My friends said, “The fear of losing everything is worse than the actuality.”  When I asked if we could trade gifts (fire for cancer) they said, “No, we don’t want yours.”  And rightly so.  Each of us receives the “gifts” we are meant to have –– the experiences our souls crave in this life.  So how do we cope? In truth, there is no magic to keep “bad” things from happening or to “fix it” when they do, but there is something that helps in every difficult situation.  I look to the teachings of Recovery.

Why is recovery THE answer?

Recovery tells me that my attitude is the only thing I can change and therefore is the only thing I am responsible for.  The 12 Steps give me a way to change my attitude, although seeing what my real habitual attitudes are can be painful and humiliating.  Step Nine is to take responsibility for my past actions by admitting that they have harmed and disturbed others in my life.  Ironically, these are often things that hurt me more than they have anyone else, and revisiting them is equally painful.  They are the things I don’t want you to know about me.

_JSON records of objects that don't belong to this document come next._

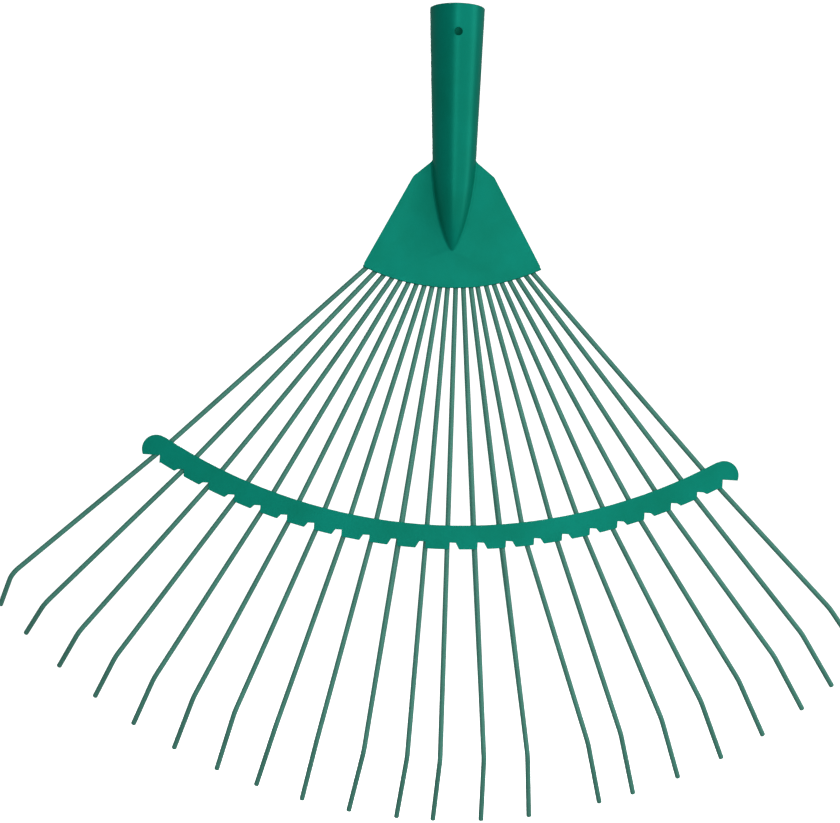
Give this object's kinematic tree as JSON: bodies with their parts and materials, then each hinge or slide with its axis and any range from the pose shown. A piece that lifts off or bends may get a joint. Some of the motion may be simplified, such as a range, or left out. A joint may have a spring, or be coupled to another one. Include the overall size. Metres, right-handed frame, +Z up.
{
  "type": "garden rake head",
  "caption": "Spring-tine lawn rake head: fan of straight wires with hooked tips, pressed fan plate with tapered handle socket, toothed cross brace.",
  "frame": {"origin": "centre of the socket's mouth, in the plane of its rim", "axes": "+Z up out of the socket's mouth along its axis, front face towards -Y, hooked tine tips bent towards +Y, tines fan out across X towards -Z"},
  "size_m": [0.4777, 0.0356, 0.4454],
  "materials": {
    "green_sheet": "satin green enamel on pressed steel sheet",
    "green_wire": "dark green enamel on round spring-steel wire"
  },
  "bodies": {
    "root": {"head_shell": "green_sheet", "back_plate": "green_sheet", "cross_brace": "green_sheet", "tine_01": "green_wire", "tine_02": "green_wire", "tine_03": "green_wire", "tine_04": "green_wire", "tine_05": "green_wire", "tine_06": "green_wire", "tine_07": "green_wire", "tine_08": "green_wire", "tine_09": "green_wire", "tine_10": "green_wire", "tine_11": "green_wire", "tine_12": "green_wire", "tine_13": "green_wire", "tine_14": "green_wire", "tine_15": "green_wire", "tine_16": "green_wire", "tine_17": "green_wire", "tine_18": "green_wire", "tine_19": "green_wire", "tine_20": "green_wire", "tine_21": "green_wire", "tine_22": "green_wire"}
  },
  "joints": []
}
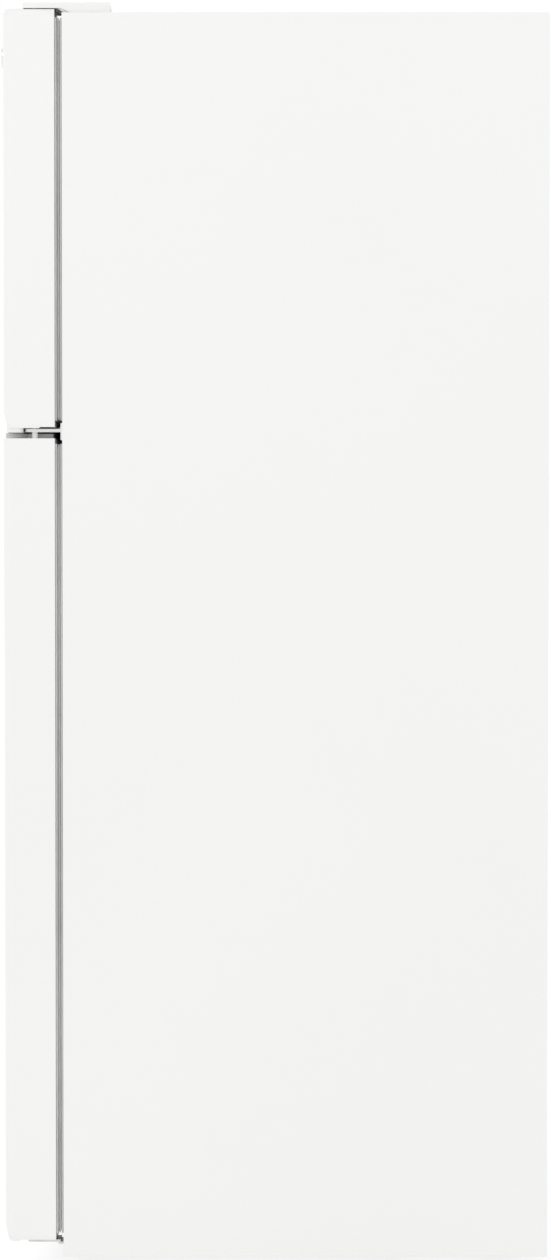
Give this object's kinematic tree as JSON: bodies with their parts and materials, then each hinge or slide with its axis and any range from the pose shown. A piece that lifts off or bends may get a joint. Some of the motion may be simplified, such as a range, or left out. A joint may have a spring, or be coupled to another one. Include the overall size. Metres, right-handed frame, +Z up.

I don’t want to tell you that as my friend struggled with her daughter’s addiction, I thought, She at least got to have kids; if that were my daughter, I would have handled it differently – in other words, perfectly!

I don’t want you to know that when Bill was diagnosed with a brain tumor and lung cancer, my first thought was, He’s losing weight and I’m not! 

I don’t want to admit that when my friends’ house burned my thought was, They get a new house, what about me?

I share my innermost thoughts and feelings many times in 12 Step fellowship meetings.  It is an incredible and freeing experience and while I wouldn’t wish the way I have felt, thought, and behaved in these instances on anyone, it sure is comforting to know that others in the room have at times thought, felt, and behaved just like I have.

Yes, the old, habitual ways of thinking are still there – the petty focus on myself, the desire for a quick fix.  Perhaps it’s the human condition that allows the shitty little kid inside of me to whine and complain, or that allows me to think I can solve everything.  But, I no longer simply have to live with the most unattractive parts of myself.  The 12 Steps give me a way to recognize and accept those parts because without acceptance there can be no change.   When I attempt to hide those parts of myself they grow and grow, in the darkness that is my belief in the lie, and I can certainly gather the evidence that the lie is true.  But once I accept them, I can change my attitude and, ultimately, my thinking and my behavior.

Like the old Chinese proverb “Give a man a fish and you feed him for a day. Teach a man to fish and you feed him for a lifetime,” the Steps teach me a way to deal with the uncertainties of the universe, my human condition, the shitty little kid and the lie that constantly tries to invade my life.  They teach me how to fish.

The beginnings of the change in my thinking are detailed in our book Dig Deep in One Place  but the change  continues today as I journey on this great adventure finding out who I can be if I just stop believing the lies of  the habits of a lifetime –– that whining, unattractive part of myself.”